Compreso io pure in quella commissione, aveva appunto dimandato che i protocolli fossero ad ogni seduta publicati. Il che non essendosi consentito, me ne tenni fuori, persuaso che sarebbe una vana e insidiosa mostra.
In varie occasioni i cittadini dimandarono malleverie del futuro. La guardia nazionale ottenne promessa d'essere conservata, e che non si porrebbe limite alla libertà della stampa e al diritto d'associazione. Ma il governo non ne fece un patto perpetuo dell'unione col Piemonte. E ne diede sicurezza soltanto fino alla prima assemblea, che si sarebbe tenuta insieme alli altri sudditi del re; nella quale la illimitata libertà si sarebbe certamente diminuita.
Pregavano i cittadini che si demolisse il castello di Milano. Ma il governo stette sempre fermo a non demolirlo, pensando forse che il re avrebbe avuto di siffatti arnesi lo stesso bisogno che ne aveva a Genova. Già nella notte in cui Radetzki lo aveva sgombrato, il Casati parlava di mozzar solo due torrioni. Io gli dissi che appunto per l'altezza loro erano poco utili alla difesa, e che si potevano pur tollerare anche come monumenti; ma radere piuttosto tutto il rimanente; poichè un edificio vasto e solido, libero verso la campagna, e messo così nei fianchi della città, ad ogni occasione sarebbe sempre tornato una fortezza.
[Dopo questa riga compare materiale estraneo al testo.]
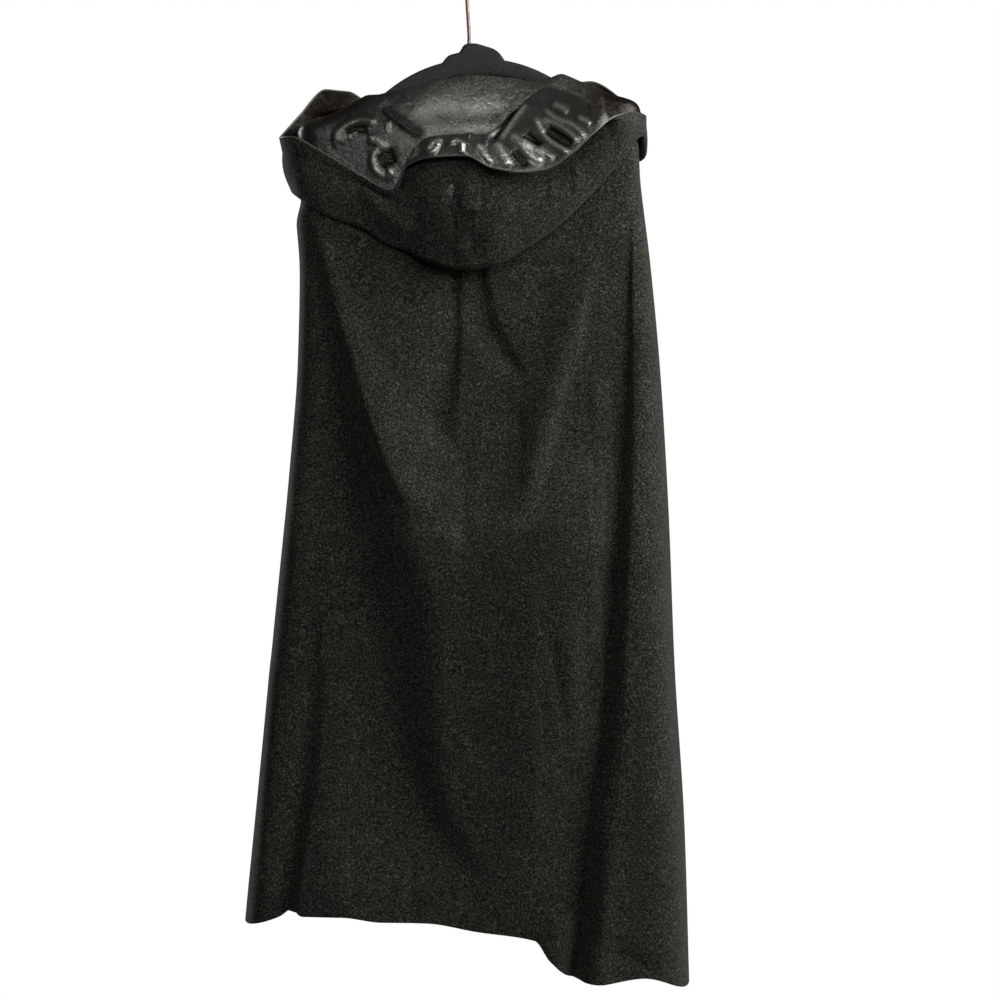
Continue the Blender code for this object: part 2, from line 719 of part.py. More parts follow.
def hanger_hook():
    """The wire hook, from its bore up and round the rail."""
    centre_z = WIRE / 2 - HOOK_RADIUS
    turns = [HOOK_START - HOOK_SWEEP * step / HOOK_STEPS for step in range(HOOK_STEPS + 1)]
    bend = [(HOOK_RADIUS * math.cos(turn), centre_z + HOOK_RADIUS * math.sin(turn)) for turn in turns]
    reach_x, reach_z = bend[0][0] - STEM_TOP[0], bend[0][1] - STEM_TOP[1]
    swell = [(STEM_TOP[0] + reach_x * out, STEM_TOP[1] + reach_z * up) for out, up in STEM_SWELL]
    points = [STEM_FOOT, STEM_OUT, STEM_TOP, *swell, *bend]
    wire = bpy.data.curves.new("hanger_hook", "CURVE")
    wire.dimensions = "3D"
    wire.bevel_depth = WIRE / 2 * MM
    wire.bevel_resolution = 2
    wire.use_fill_caps = True
    run = wire.splines.new("POLY")
    run.points.add(len(points) - 1)
    for spot, (x, z) in zip(run.points, points):
        spot.co = (x * MM, 0, z * MM, 1)
    piece = bpy.data.objects.new("hanger_hook", wire)
    bpy.context.collection.objects.link(piece)
    wire.materials.append(material("wire"))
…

Il Casati fece publicare (25 marzo) che in giornata il castello sarebbe reso inoffensivo; ma veramente levò solo qualche palmo dei torrioni.
In una nota di dimande da farsi al governo, essendosi poi toccato quell'argomento, e chiesta la demolizione di tutti i luoghi forti che potessero adoperarsi a spavento delle nostre città, il Fava, qualificandola come proposizione incendiaria, fece arrestare Pietro Agnelli che l'aveva stampata, e Giulio Terzaghi che dichiarò di avergliela data a stampare.